I earned my Private Pilot certificate in August of 1972 and started school at Spartan in September of the same year. I originally enrolled in the instrument repair area but decided that I wanted to instead get my A &P. I did not come from a mechanical background and found it difficult to ‘catch up’ with most of my classmates. At that time many of my fellow students were just coming out of the military with a lot of experience. I finished and graduated from Spartan in December of 1973 with my Airframe Mechanic’s license but not the powerplant portion. This was due to my being young and dumb. I worked at Great Western Airlines for a very short time while I continued to pursue the flying part of my career. I always kept my hand into the maintenance side and the training I received at Spartan was instrumental several times in being able to go further in flying. I earned all the rest of my flying ratings and started instructing throughout North Eastern Oklahoma and back in my home of Texas. I flew charters and then was hired at Metro Airlines flying Twin Otters. This company later became American Eagle. I flew G-1’s for Conoco Oil Company, out of Ponca City, OK and then left there to buy a DC-9 type rating and was hired at Emerald Airlines out of Austin Texas and at Muse Air. When Muse was bought out by Southwest we were eventually shut down and I was hired at Midway for a few months, then at UPS Airlines in 1988. I was hired as a B-757 First Officer and after a time flew the right seat of the B-747 before making Captain on the DC-8 and then back onto the 757 and 767. I am currently flying Captain seat on the MD-11 internationally.
As with many things in aviation, the grass is greener somewhere else etc. I am now in the mode of coming full circle. I am in the process of rebuilding a Decathlon from the ground up. The one class that I enjoyed more than any other at Spartan was the Dope and Fabric. I really enjoy working with the older airplanes. At the present time I am trying to go back and finish up the work to obtain my powerplant license. I guess better late than never.
Spartan opened many doors for me as a pilot/mechanic. The reputation of the school has made it possible for me to go further than many thought possible.
Stay the course, finish the race that is set before you and don’t let it take thirty-four years to go back to get your education completed.
I am a 1995 Graduate & former employee of Spartan. I wanted to share my experiences once I graduated from Spartan.
In 1996 I returned to Spartan to seek employment as a Flight instructor. I was hired in September, spending 2 and ½ years as a ground & flight instructor, a check airman and was Spartan’s Flight Instructor of the Year in 1998.
After building valuable flight time and experience, I set out to attain my career goals. I experienced some rejection at first, and then found success at Trans World Express as an ATR 42/72 first officer. I was based in St Louis, Missouri for approximately 1 and ½ years, accumulating a thousand hours of heavy, turboprop time. I was able to use the skills I received at Spartan in the airline environment.
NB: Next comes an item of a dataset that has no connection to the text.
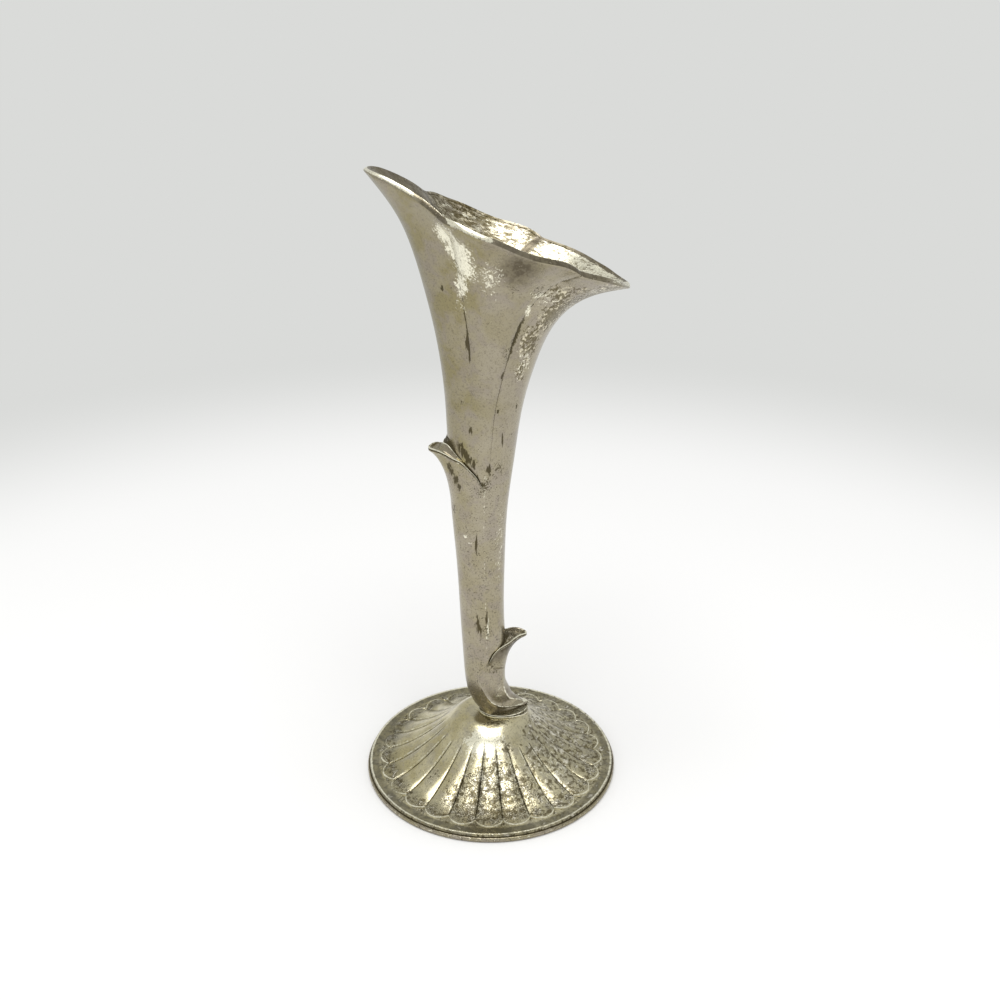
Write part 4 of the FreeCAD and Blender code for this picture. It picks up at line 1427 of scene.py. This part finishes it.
# From the foot up: the lower bead, the dark groove between the beads, and the upper bead.
COLLAR_PLATE = (
    CollarRow(0.0, 0.12, 0.3, 1.1), CollarRow(0.0, 0.3, 0.2, 1.2), CollarRow(0.12, 0.45, 0.9, 0.0),
    CollarRow(0.2, 0.55, 1.0, 0.0), CollarRow(0.12, 0.68, 0.9, 0.0), CollarRow(0.0, 0.8, 0.3, 0.95),
    CollarRow(0.04, 0.94, 0.3, 1.0), CollarRow(0.22, 1.0, 0.8, 0.2),
)


@dataclass
class Collar:
    """The oval plate between the foot's crown and the heel: a neck on a plate with two beads."""

    finish: Any
    foot: Foot
    length: float = 15.2
    width: float = 12.0
    offset: float = 3.8
    top: float = 20.0
    plate_top: float = 19.84
    neck_inset: float = 0.85
    hidden_inset: float = 2.4
    seat_depth: float = 0.15
    columns: int = 128

    def oval(self, inset: float) -> tuple[np.ndarray, np.ndarray]:
        """The collar's outline.

        Args:
            inset: How far inside the plate's edge.

        Returns:
            The places along X and along Y, one for each column.
        """
        angles = 2 * math.pi * np.arange(self.columns) / self.columns
        along = self.offset + (self.length / 2 - inset) * np.cos(angles)
        return along, (self.width / 2 - inset) * np.sin(angles)

    def ground(self, inset: float) -> np.ndarray:
        """Heights of the outline, sunk a little into the foot's upper face."""
        dome = self.foot.dome(np.hypot(*self.oval(inset)))
        return np.minimum(dome, self.foot.crown) - self.seat_depth

    def build(self) -> Any:
        """Makes the collar.

        Returns:
            The piece.
        """
        foot_line = self.ground(0.0)
        rows = [(inset, self.ground(inset), 0.8, 0.0) for inset in (2.0, 0.1)]
        for row in COLLAR_PLATE:
            height = foot_line + row.share * (self.plate_top - foot_line)
            rows.append((row.inset, height, row.dusk, row.worn))
        for inset, height in (
            (self.neck_inset, self.plate_top + 0.02),
            (self.neck_inset + 0.1, self.plate_top + 0.08),
            (self.neck_inset, self.top), (self.hidden_inset, self.top),
        ):
            rows.append((inset, np.full(self.columns, height), 0.7, 0.0))
        rings = np.array([
            np.stack([*self.oval(inset), height], axis=-1) for inset, height, _, _ in rows
        ])
        shape = rings.shape[:2]
        dusk, worn = (
            np.repeat(np.array([row[place] for row in rows])[:, None], self.columns, axis=1)
            for place in (2, 3)
        )
        layers = {
            "worn": worn, "crust": np.full(shape, 0.3), "pits": np.full(shape, 0.5),
            "stain": 0.75 * dusk, "dusk": dusk, "olive": np.full(shape, 0.6),
        }
        piece = skin("collar", rings, Ends.POLES, layers)
        piece.data.materials.append(self.finish)
        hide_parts("stem_collar")
        return piece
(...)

Most pilots continue to seek a bigger and better deal. I was no exception. I stepped to the next tier of my career by getting hired with my current employer, Flight Options, LLC. We are the second largest fractional ownership company in the world, with over 225 planes and almost 1000 pilots. I began as a First Officer in a Hawker 800A aircraft then was promoted to Captain in a Citation Jet and now I am a Check Airman for the Citation Jet fleet.
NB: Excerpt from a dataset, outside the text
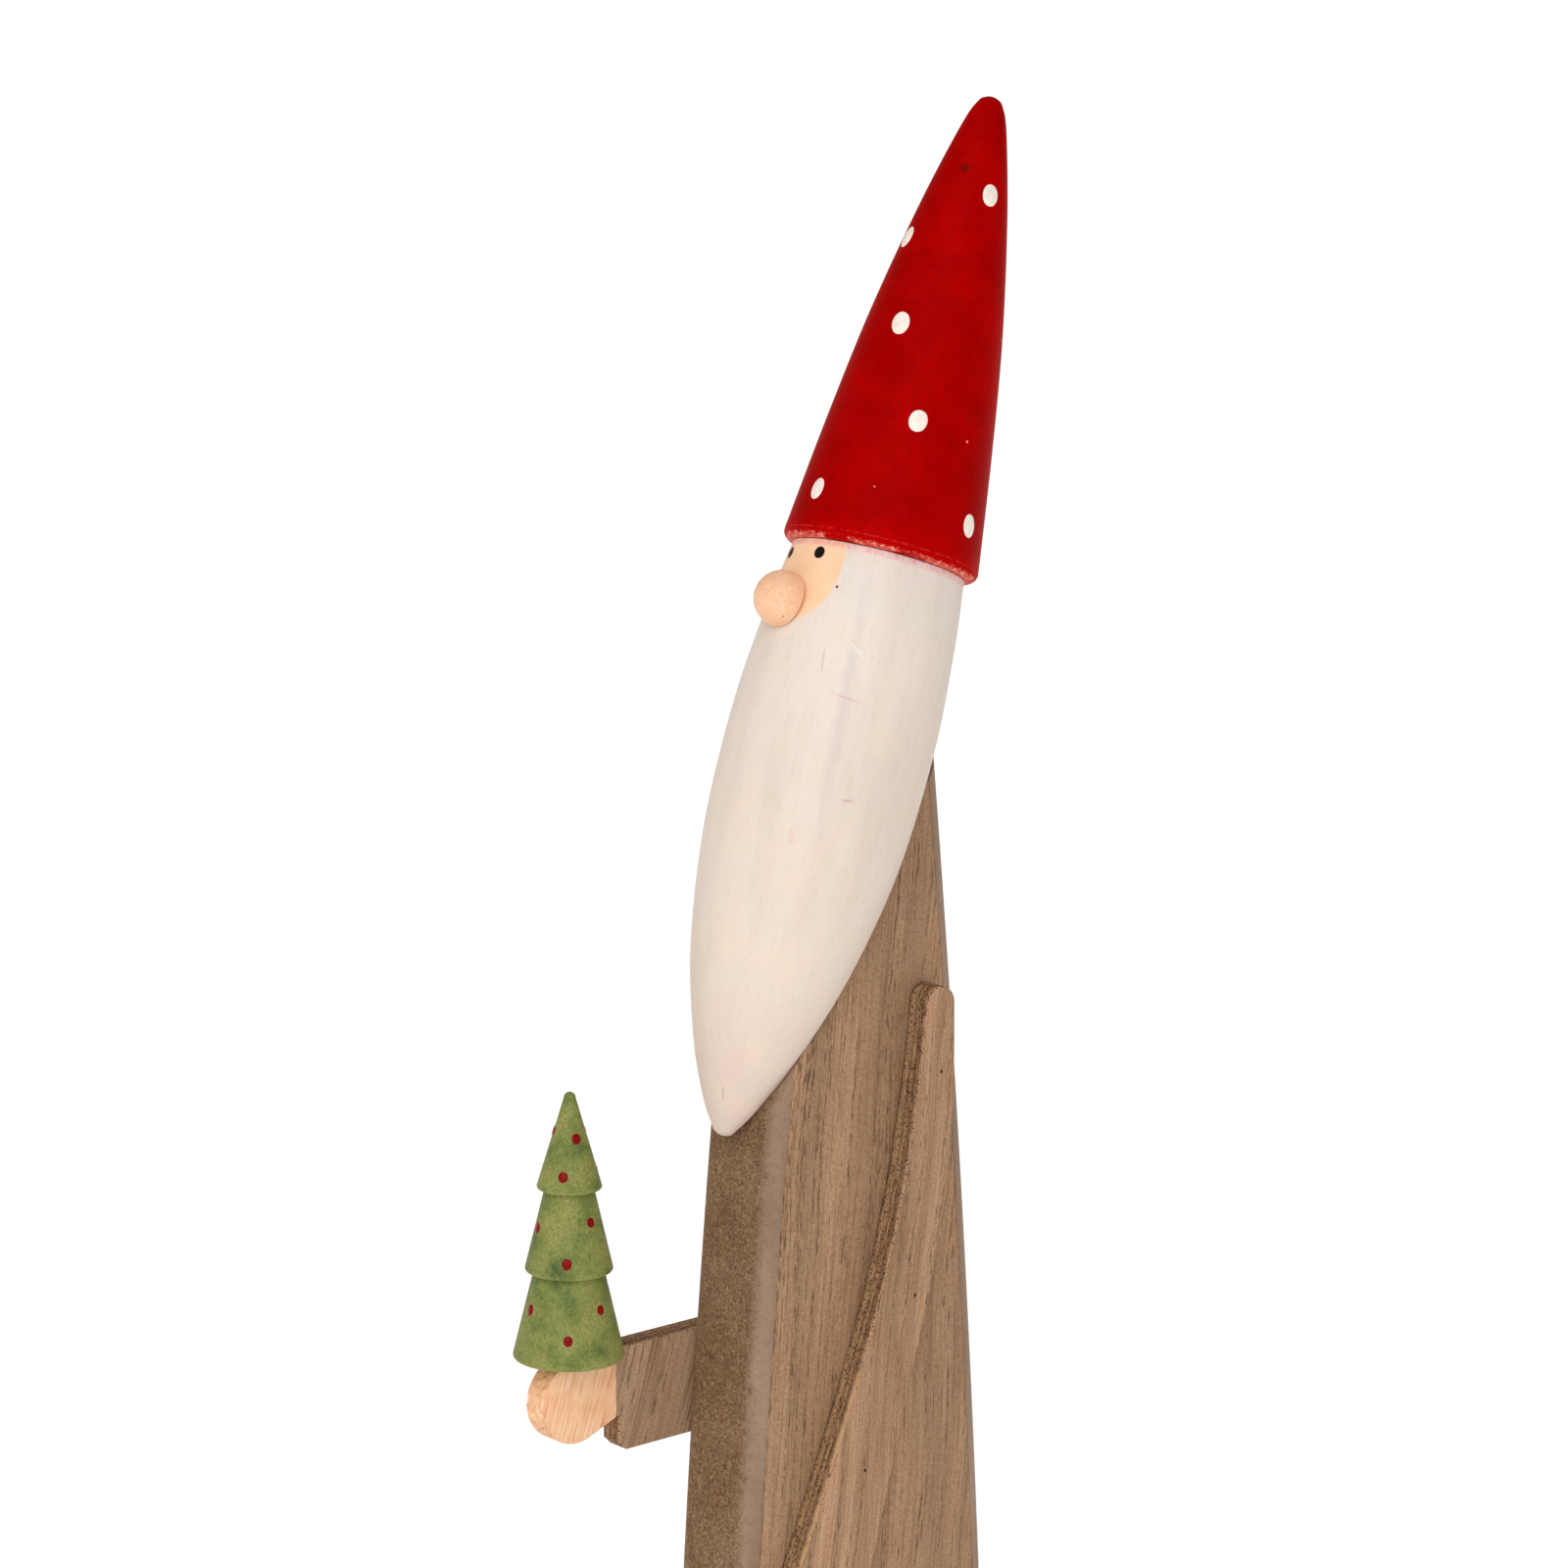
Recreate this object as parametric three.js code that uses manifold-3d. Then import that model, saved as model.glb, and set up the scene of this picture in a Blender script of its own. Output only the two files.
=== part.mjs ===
// Tomte gnome figurine: a turned head glued on a sawn slab body, with two sawn arms and a small
// turned tree. Millimetres, +Z up, the figure looks along -Y and its left hand is on +X.
// The origin is the centre of the base plate's underside.
import * as THREE from 'three';
import { mergeVertices } from 'three/addons/utils/BufferGeometryUtils.js';
import Module from 'manifold-3d';

const wasm = await Module();
wasm.setup();

// Clearances
const gap = 0.3; // glue line between pieces that touch, and round every pin
const overrun = 5; // how far a cutter reaches past the face that it cuts

// Base plate
const baseMargin = { side: 27, end: 11.3 }; // how far the plate stands out round the slab's foot
const baseThickness = 12;
const baseCorner = 12;
const baseRounding = 2;

// Slab body: its front and back edges follow foot + lean * z + bow * z * z
const slabWidth = 36;
const slabDepth = 127.4; // at the foot
const slabRounding = 6;
const veneerThickness = 0.7;
const frontEdge = { foot: -slabDepth / 2, lean: 0.0033, bow: 1.18e-4 };
const backEdge = { foot: slabDepth / 2, lean: -0.0163, bow: -8.3e-5 };
const seatHeight = 424; // where the sloping seat of the head leaves the front face
const seatAngle = THREE.MathUtils.degToRad(33); // from the vertical

// Turned beard and face: its shape is radius against height above the tip, along its axis,
// as shares of the largest radius and of the length
const beardTilt = THREE.MathUtils.degToRad(20.2);
const beardTipProud = 7.9; // the tip stands this far in front of the slab
const beardTipDrop = 10.1; // and this far below the seat line
const beardLength = 197.1; // to the seat of the hat
const beardRadius = 34.4;
const beardShape = [
  [0, 0], [0.076, 0.004], [0.134, 0.015], [0.3, 0.061], [0.532, 0.152], [0.794, 0.304],
  [0.968, 0.507], [1, 0.715], [0.93, 0.888], [0.849, 1], [0.814, 1.045],
];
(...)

The experience and tools I learned at Spartan helped me to secure a good job in the aviation industry. I have been flying a total of 16 years, but Spartan was the best decision I made in my aviation career.
I encourage your students to stay focused, work hard and Spartan will provide the knowledge and skill necessary to overcome superstition and luck.
My interest in aviation began at an early age when my dad began building an airplane in our garage at home. By age sixteen I had soloed in our homemade airplane and knew I wanted a career in aviation.
The person with the job I admired the most at our local airport was the Chief Pilot for Corporate Flight Department. He told me that his A & P license really opened the doors for him in corporate aviation. Realizing that I enjoyed both flying and working on aircraft, I knew that becoming a professional Pilot/Mechanic was for me. I began asking around about A&P schools. The owner of an Aircraft Repair Station said that of all of the mechanics he has hired over the years, the A&P’ s that came from Spartan were the most knowledgeable.
I graduated from Spartan’s AMT program in 1984 and I immediately went to work for a regional airline as an A&P Mechanic. As I gained maintenance experience with the airline I continued to log as much flying time as possible and within a few years I was a Corporate Pilot/Mechanic for one the of the largest banks in the country.
I now have a very unique job with a company that allows me the opportunity to fly and maintain extraordinary aircraft including the only Grumman Albatross on an Air Carrier Certificate, and a meticulously restored 1931 Waco biplane. I am very proud to tell people that I earned my A&P from Spartan and would highly recommend the school to anyone looking for a rewarding career in aviation.